To Kill a Mockingbird was the book that whispered to me that I had a novel to write, and I have read it five times. Scout Finch is my literary doppelganger – scrappy, smart, not interested in fluffy dresses – but with a good father and a replacement mother in the form of the ever-competent Calpurnia. Something about having a father who actually believed in justice, and defended a black man while pointing the finger at the incestuous father, was compelling. No one in my life was going to defend me, or apprehend my own father, and perhaps above all, as Miss Maudie Atkinson says so well, I yearned for parents who were “the same in public as they were in private.” In other words, integrity would have been nice, and books like this allowed me space to imagine that such things were possible.
I thus wrote The Basket Maker, the story of my abuse, but with a way out of it via human community, interested ghosts, and the natural world. We need all of these things for a rich life, and for a world big enough to hold our pain. The other thing that saved my life as a child was Mesa Verde National Park, and the Indian ruins therein. I absolutely fell in love. I learned the entire prehistoric sequence for the Puebloan Southwest by age ten, and spent hours poring over National Geographic stories on Louis Leakey and his finds in Africa. I was an anthropologist from the get-go, and remain one to this day. Hence, my second novel, The Book of John, is about my time spent doing archaeology, and about understanding how we come to split off from ourselves, cheat on our loved ones, spit on each other, and return to some sort of spiritual harmony. It is a homage to my early adult years spent doing archaeological work for the National Park Service and the State of New Mexico, among others.
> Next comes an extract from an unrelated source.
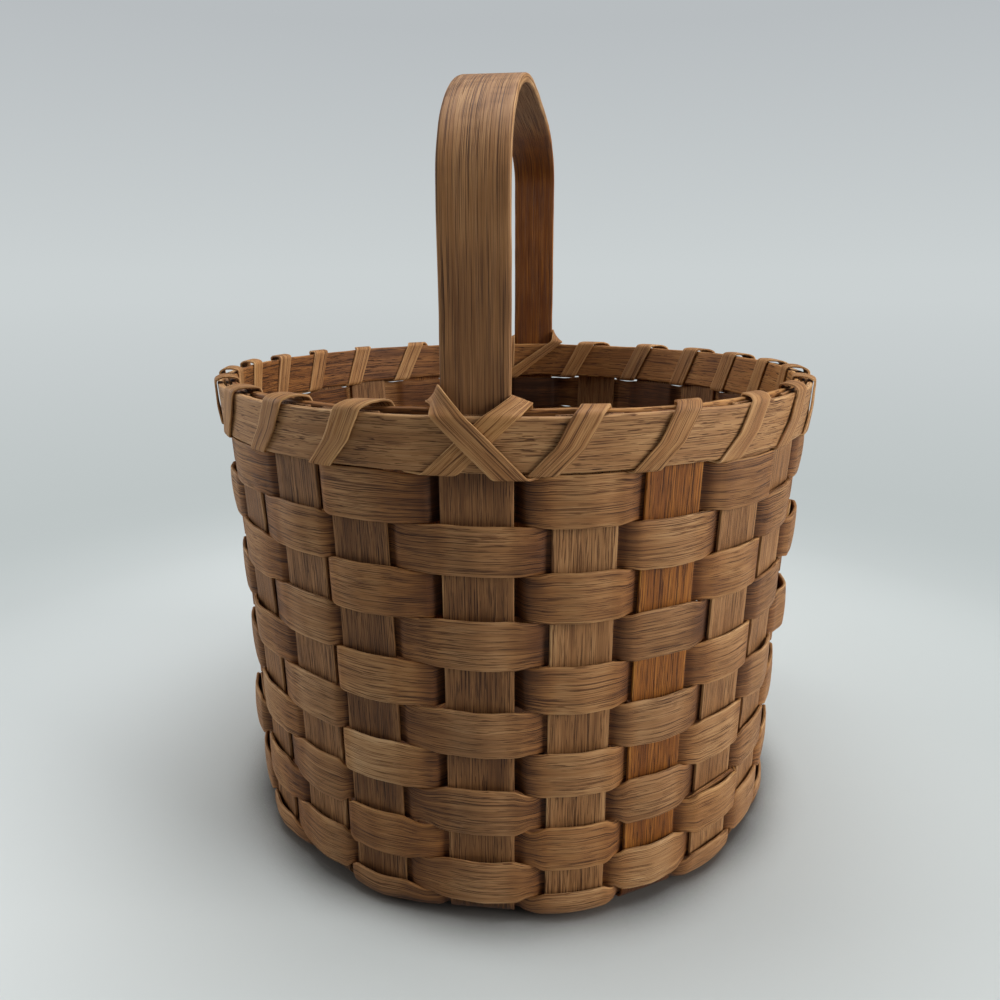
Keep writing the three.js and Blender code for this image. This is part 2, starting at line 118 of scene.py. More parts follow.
def wall_line():
    """The stakes' middle line: out along the base, round the corner and up the flaring wall."""
    corner_start = WALL_RADIUS - CORNER_RADIUS
    wall_bottom = BASE_HEIGHT + CORNER_RADIUS
    flat = np.arange(0.0, corner_start, WALL_STEP)
    turn = np.linspace(0.0, math.pi / 2, 40)
    corner_r = corner_start + CORNER_RADIUS * np.sin(turn)
    corner_z = wall_bottom - CORNER_RADIUS * np.cos(turn)
    height = np.linspace(wall_bottom, RIM_TOP + WALL_SPARE, 300)[1:]
    share = (height - wall_bottom) / (RIM_TOP - wall_bottom)
    flare = np.where(share < 1, share**2, 2 * share - 1)
    r = np.concatenate([flat, corner_r, WALL_RADIUS + WALL_FLARE * flare])
    z = np.concatenate([0 * flat + BASE_HEIGHT, corner_z, height])
    s = np.concatenate([[0.0], np.cumsum(np.hypot(np.diff(r), np.diff(z)))])
    along = np.stack([np.gradient(r, s), np.gradient(z, s)])
    along /= np.hypot(*along)
    return {"s": s, "r": r, "z": z, "out": along[1], "up": -along[0]}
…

It is also a love letter to those friends from that time who helped me more than they will ever know.
I have published a book of poems, Geographies of the Heart, as well as, over the years, many short stories, essays, and even magazine columns. I have been nominated for a Pushcart Prize and won Book of the Year for The Basket Maker from ForeWord Magazine, the independent press world’s industry journal. I have also been honored with a Colorado Individual Artist Fellowship and other awards. I hold an MFA from Vermont College of the Fine Arts and have found their alumni community and offerings invaluable over the years. But more than anything, I find myself coming back to that One Story they say every writer tackles over and over again in themselves – and that is my broken-hearted experience with my father, how such inhuman treatments are possible in the human, and what is needed to heal it. As Faulkner famously said, the only thing worth writing about is the conflict of the human heart. I might rephrase this simply to say the only thing worth writing about is how that conflict manifests, and what allies we make (snow geese, mountains, whales, Indian ghosts, Indian ruins, art, other people, lovers) to heal it.